Renovating your home can quickly become a costly, exhausting project. As you get down to the finer details, you’ll have to consider every material, color, and cost. This is especially true of renovating your hardwood flooring. Here are 3 things you need to know about the Janka hardness scale and how it can affect the quality of your floors.

What Is the Janka Hardness Scale?

Simply put, the Janka hardness scale is a method of ranking wood species from softest to hardest. The test consists of measuring the force required to embed a steel ball into a wood plank. The Janka hardness scale then determines the durability and resistance of each wood species. Softer woods require less force, while harder woods require more force. This is one of the most important things you need to about the Janka hardness scale to make the best choice for your home.

How Hardness Is Determined

Developed in 1906 by Gabriel Janka, an Austrian wood researcher, the scale derives from a string of tests on 2”x2”x6” pieces of wood using a 0.444” steel ball. The test itself determines how many pounds per square inch of force are required to push the ball halfway through the wood plank.

For example, if a wood’s hardness rating is 1,400, it took an estimated 1,400 pounds of force to embed the steel ball halfway through the wood. Each wood species has different levels of strength, so it’s necessary to understand the Janka hardness scale so that you can find the right hardwood flooring grade for your home.

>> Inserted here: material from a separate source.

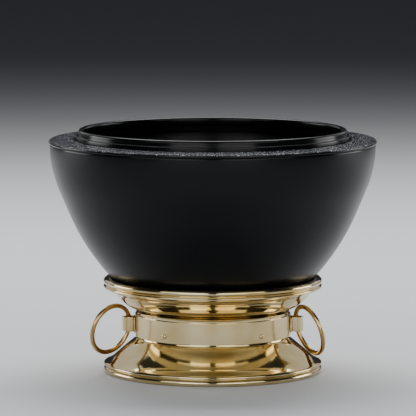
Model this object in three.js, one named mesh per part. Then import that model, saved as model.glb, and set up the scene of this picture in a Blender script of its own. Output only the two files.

Understanding Wood Rankings

Under 1,000

When woods rank under 1,000, they’re inherently softer. They still make beautiful hardwood flooring, but they’re more susceptible to dents, dings, and scratches. Some popular choices include cherry and Douglas fir, which rank at 950 and 660, respectively.

1,000–2,000

Woods with rankings between 1,000 and 2,000 are ideal for hardwood flooring. These woods remain durable and robust, but they have enough flexibility for installation. Some popular woods between this range include red oak (1,290 ranking), sugar maple (1,490 ranking), and hickory (1,820 ranking).

2,000–3,000

Woods that rank between 2,000 and 3,000 come with extreme durability; they’re ideal for high-traffic areas. However, because they’re so strong, they offer less flexibility, which can make installation difficult. Additionally, they have higher price tags compared to softer woods. Popular choices include Brazilian hardwoods such as cherry.

3,000+

Ranked the highest on the Janka hardness scale, woods with a ranking of over 3,000 have the highest durability and strength. However, they’re also the most difficult to install, and they have the highest prices. They offer flexibility, but bending can result in breakage or splinters. One of the highest-ranked woods is Brazilian ebony, with a whopping 3,692 score.

The Janka hardness scale is a helpful tool when you’re choosing your hardwood flooring. Take a moment to review your home’s layout, its foot traffic, and your budget before taking the plunge.